Is this still a discussion in 2023? I remember writing phpdoc @type hints in 2013, as that was the de facto way to have intelligent autocompletion in editors back then.
I will never understand how people can say that dynamic typing makes them more productive:
"Have you ever changed the type of a function argument and then had to find all usages and change them? Have you ever changed a class and then had to recompile, and redeploy, all the classes that used that class? These are just three of the issues that don't occur nearly as often in dynamically typed languages."
If you change the type of an argument you OF COURSE want/need to change all usages of that function in both static and dynamic languages - how in the world did you expect sqrt(struct Person) to behave? - but static typing helps you quickly find all those instances so you're more productive in making that refactor.
Likewise, if you program C, you better be full of self-doubt, precise and disciplined.
My mantra is
"Programmers thinking that dynamic typing is better should never use a dynamically typed language, whereas programmers thinking that static typing is the only sane choice may use a dynamically typed language in special cases."
People that don´t see dangers take more risks, but they are also the least likely to understand your advice.

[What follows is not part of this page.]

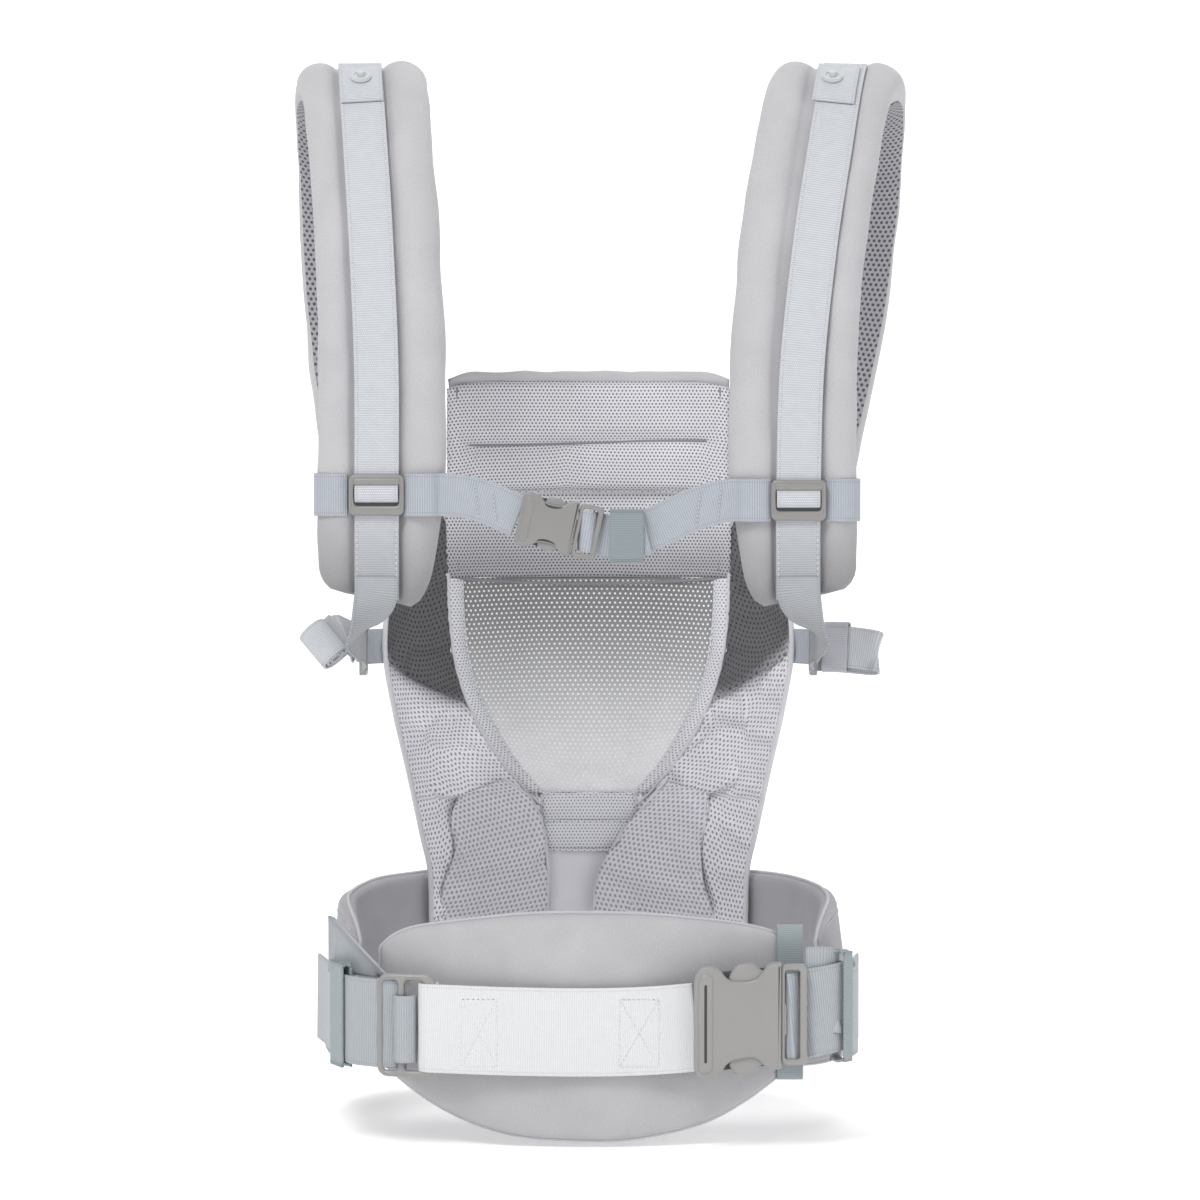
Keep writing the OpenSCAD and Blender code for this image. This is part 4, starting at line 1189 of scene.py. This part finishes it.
def waist_webbing():
    lay("waist_strap_white", "carrier", white_route, UP, WIDE, white_web, "waist_webbing",
        slot="white_webbing", steps=10)
    box_stitches("waist_box_stitches_1", -71, -51)
    box_stitches("waist_box_stitches_2", 18, 40)
    lay("waist_glide_wrap", "carrier", [[-97, -130, -1], [-98.6, -134.2, -1], [-103, -136.4, -1],
        [-107.2, -135, -1], [-108.8, -130.8, -1]], UP, 38, waist_web)
    lay("waist_strap_left", "carrier", [[-101, -129.4, 1], [-112, -130, 1.5], [-121.5, -128.6, 2],
        [-133, -119, 2], [-142, -100, 2], [-147.5, -78, 3], [-151.5, -57, 4], [-157.5, -36, 5]],
        UP, WIDE, waist_web, "waist_webbing_left")
    lay("waist_strap_right", "carrier", [[147, -124, 6], [151, -112, 6], [154, -92, 5], [154.5, -72, 4],
        [154.5, -56, 5], [157.5, -36, 5]], UP, WIDE, waist_web, "waist_webbing_right")
    lay("safety_loop", "carrier", [[115, -98, -28], [115, -105, -32], [115, -111.8, -29], [115, -113, 0],
        [115, -113, 30], [115, -111.5, 49], [115, -105, 54], [115, -98, 51]],
        (1, 0, 0), 15, elastic, "waist_safety_loop", slot="elastic")
    keeper = ring_band("waist_keeper_band_left", [-140.6, -103.5, 4], UP, (-0.91, -0.41, 0), 28.5, 2.6,
                       (-0.41, 0.91, 0), 19, elastic, 1.4)
    put(keeper, "carrier", "elastic", "waist_keeper_left")
    flap()

    # The folded tail beyond the plug: up, over and back in open loops
    lay("waist_tail_outer", "waist_plug", [[110.4, -139.5, 7], [110.6, -143, 7], [113.6, -145.6, 7],
        [117.4, -143.6, 7.6], [120.4, -140.6, 8], [128, -140.2, 9.6], [138, -136.4, 11], [143.6, -131, 12],
        [141.5, -126.6, 12], [136, -127.6, 12]], UP, WIDE, waist_web, "waist_webbing_tail")
    lay("waist_tail_inner", "waist_plug", [[123, -139, 22], [131, -136.8, 22], [137.5, -133, 21],
        [139.5, -129.8, 20], [136, -130.6, 20], [127, -134.5, 19]], UP, WIDE - 2, waist_web)
    keeper = ring_band("waist_keeper_band_right", [143, -131.5, 12], UP, (0.8, -0.6, 0), 31, 4.5,
                       (0.6, 0.8, 0), 8, elastic, 1.4)
    put(keeper, "waist_plug", "elastic", "waist_keeper_right")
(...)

People that don't understand how types help to adapt and grow software are the least likely to refactor when needed to.
That is why I think it is fine to use a type-brittle programming language for quick scripts, but not for building applications that have to change over time and need to be maintained by multiple people.
Years back, as a beginning programmer I got really confused by his other articles. As I was looking for guidance on application design I took him seriously but also noticed that his examples of "good design" were in fact the opposite.
Later it dawned upon me that the was doing COBOL in PHP. Those lengthy articles are mostly bad takes, but it is interesting nonetheless to see how strict the last believer sticks to the Old Belief. I would take none of his advice, but still have big respect for his stamina.